London tests out smart, sensor-laden crosswalks

Crossing roads in town can be a pain -- but could sensors and cameras make pedestrians safer?
Written by Charlie Osborne, Contributing Writer


 Pedestrians in London may have an easier time when walking around London as the city trials "smart" crosswalks designed to improve efficiency and safety.

The center of London during the day, especially in tourist-heavy areas, can be chaotic. The city is so congested thanks to both people and vehicles, it can take far longer than you would think simply to cross the road -- and this is where the Pedestrian Split Cycle Offset Optimisation Technique (SCOOT) system comes in.

Recently announced by Transport For London (TFL), the new system will equip crossroads with sensors and cameras that are able to detect the number of people waiting to cross -- and alter traffic signals accordingly.
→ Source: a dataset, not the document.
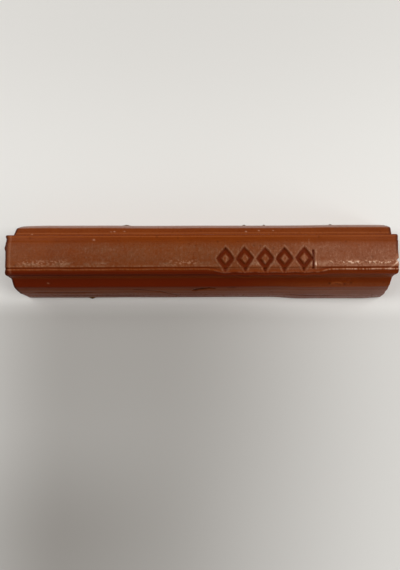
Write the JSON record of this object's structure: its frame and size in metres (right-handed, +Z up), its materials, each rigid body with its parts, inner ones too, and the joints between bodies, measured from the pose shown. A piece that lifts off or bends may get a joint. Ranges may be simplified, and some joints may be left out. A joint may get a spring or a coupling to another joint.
{
  "type": "furniture repair wax stick",
  "caption": "Solid bar of reddish-brown repair wax with a raised rail, sloping shoulders, bulged side walls and plain stamped marks, used to fill dents and scratches in wood.",
  "frame": {"origin": "middle of the flat base", "axes": "+X along the stick, towards the end that has the stamped marks; +Y across it, away from the side that the marks lie nearer to; +Z up from the flat base to the land on the rail"},
  "size_m": [0.11, 0.0226, 0.015],
  "materials": {
    "wax": "satin, reddish brown"
  },
  "bodies": {
    "root": {"wax_stick": "wax"}
  },
  "joints": []
}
For example, if there is a large crowd waiting, more time will be given for them to cross the street.

London Mayor Boris Johnson said in a statement:

"This really is a fantastic example of how London is leading the way by using 21st century technology to help make it easier for people to get around our great city.
Innovation like this is key to keeping London moving efficiently and making our roads safer for everyone to use."

Testing begins this summer at intersections outside of the Balham and Tooting Bec underground stations.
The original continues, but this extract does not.